Please repeat the records exactly from their first line, finishing at the line containing "return v * v * (3 - 2 * v)" and including it.

[Begin RECORDS FOR PROCESSING]

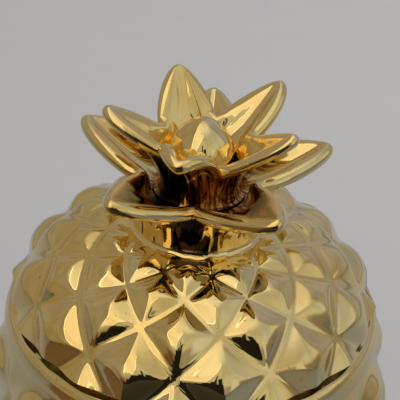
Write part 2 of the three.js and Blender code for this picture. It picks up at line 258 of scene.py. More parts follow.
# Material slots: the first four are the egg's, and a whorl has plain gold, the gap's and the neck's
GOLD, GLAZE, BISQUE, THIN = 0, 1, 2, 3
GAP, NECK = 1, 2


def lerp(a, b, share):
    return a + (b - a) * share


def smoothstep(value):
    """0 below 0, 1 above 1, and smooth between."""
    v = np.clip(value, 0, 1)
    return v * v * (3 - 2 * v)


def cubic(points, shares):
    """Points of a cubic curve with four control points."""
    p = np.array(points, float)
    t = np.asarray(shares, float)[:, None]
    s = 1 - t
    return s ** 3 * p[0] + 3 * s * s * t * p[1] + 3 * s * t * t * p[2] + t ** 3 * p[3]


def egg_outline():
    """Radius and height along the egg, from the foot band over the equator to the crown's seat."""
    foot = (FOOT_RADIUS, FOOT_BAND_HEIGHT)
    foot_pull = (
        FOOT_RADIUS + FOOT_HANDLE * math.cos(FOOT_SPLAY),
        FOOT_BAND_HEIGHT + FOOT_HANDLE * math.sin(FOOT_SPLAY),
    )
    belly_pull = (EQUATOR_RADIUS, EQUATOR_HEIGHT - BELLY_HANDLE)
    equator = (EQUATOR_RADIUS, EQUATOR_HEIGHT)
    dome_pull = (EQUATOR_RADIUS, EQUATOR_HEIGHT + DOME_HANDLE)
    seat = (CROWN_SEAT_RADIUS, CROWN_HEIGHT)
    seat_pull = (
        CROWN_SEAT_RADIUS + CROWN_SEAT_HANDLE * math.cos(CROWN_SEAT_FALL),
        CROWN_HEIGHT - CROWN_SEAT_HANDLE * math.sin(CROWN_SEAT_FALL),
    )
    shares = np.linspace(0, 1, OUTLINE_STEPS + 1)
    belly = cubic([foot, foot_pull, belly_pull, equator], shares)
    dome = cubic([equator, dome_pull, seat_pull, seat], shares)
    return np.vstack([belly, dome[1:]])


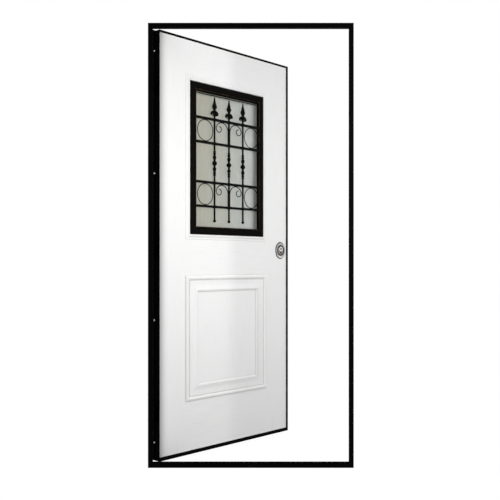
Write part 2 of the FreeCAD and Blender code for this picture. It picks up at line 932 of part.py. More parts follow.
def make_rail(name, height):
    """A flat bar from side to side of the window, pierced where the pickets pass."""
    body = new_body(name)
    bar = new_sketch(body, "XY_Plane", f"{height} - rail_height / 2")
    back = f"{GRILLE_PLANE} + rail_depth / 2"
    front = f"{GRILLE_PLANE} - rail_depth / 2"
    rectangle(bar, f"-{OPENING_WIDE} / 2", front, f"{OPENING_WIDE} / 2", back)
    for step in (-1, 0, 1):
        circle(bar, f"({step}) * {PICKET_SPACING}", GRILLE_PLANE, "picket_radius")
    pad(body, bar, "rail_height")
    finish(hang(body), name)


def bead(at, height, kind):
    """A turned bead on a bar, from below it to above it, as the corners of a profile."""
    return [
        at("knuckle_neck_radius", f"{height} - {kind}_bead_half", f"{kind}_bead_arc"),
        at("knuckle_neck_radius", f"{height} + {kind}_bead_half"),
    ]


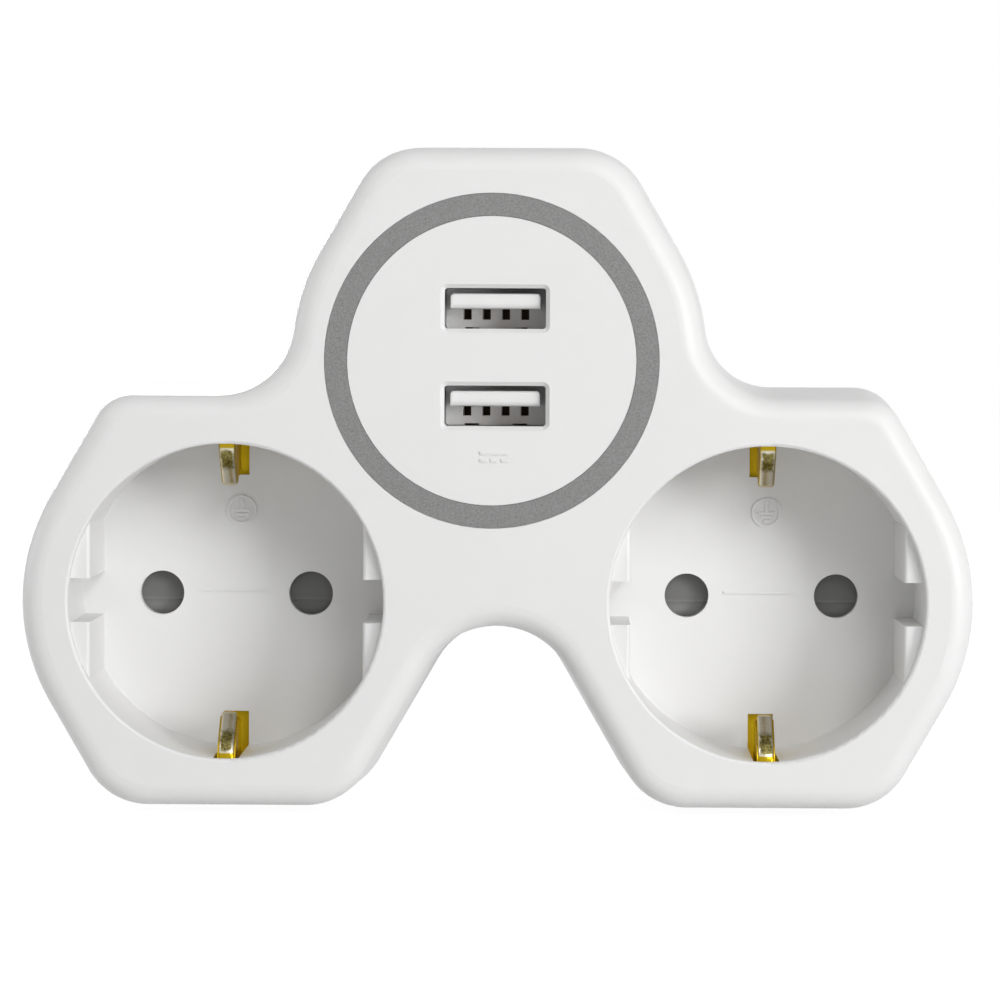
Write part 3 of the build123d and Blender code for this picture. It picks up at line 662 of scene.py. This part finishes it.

[End RECORDS FOR PROCESSING]

▸ IN RESPONSE:
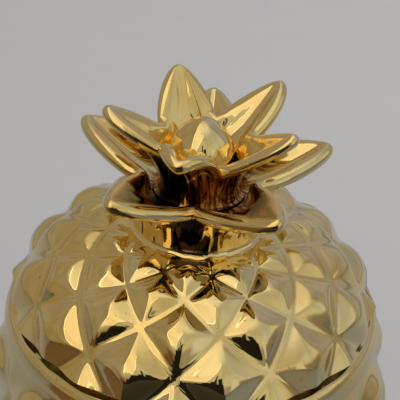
Write part 2 of the three.js and Blender code for this picture. It picks up at line 258 of scene.py. More parts follow.
# Material slots: the first four are the egg's, and a whorl has plain gold, the gap's and the neck's
GOLD, GLAZE, BISQUE, THIN = 0, 1, 2, 3
GAP, NECK = 1, 2


def lerp(a, b, share):
    return a + (b - a) * share


def smoothstep(value):
    """0 below 0, 1 above 1, and smooth between."""
    v = np.clip(value, 0, 1)
    return v * v * (3 - 2 * v)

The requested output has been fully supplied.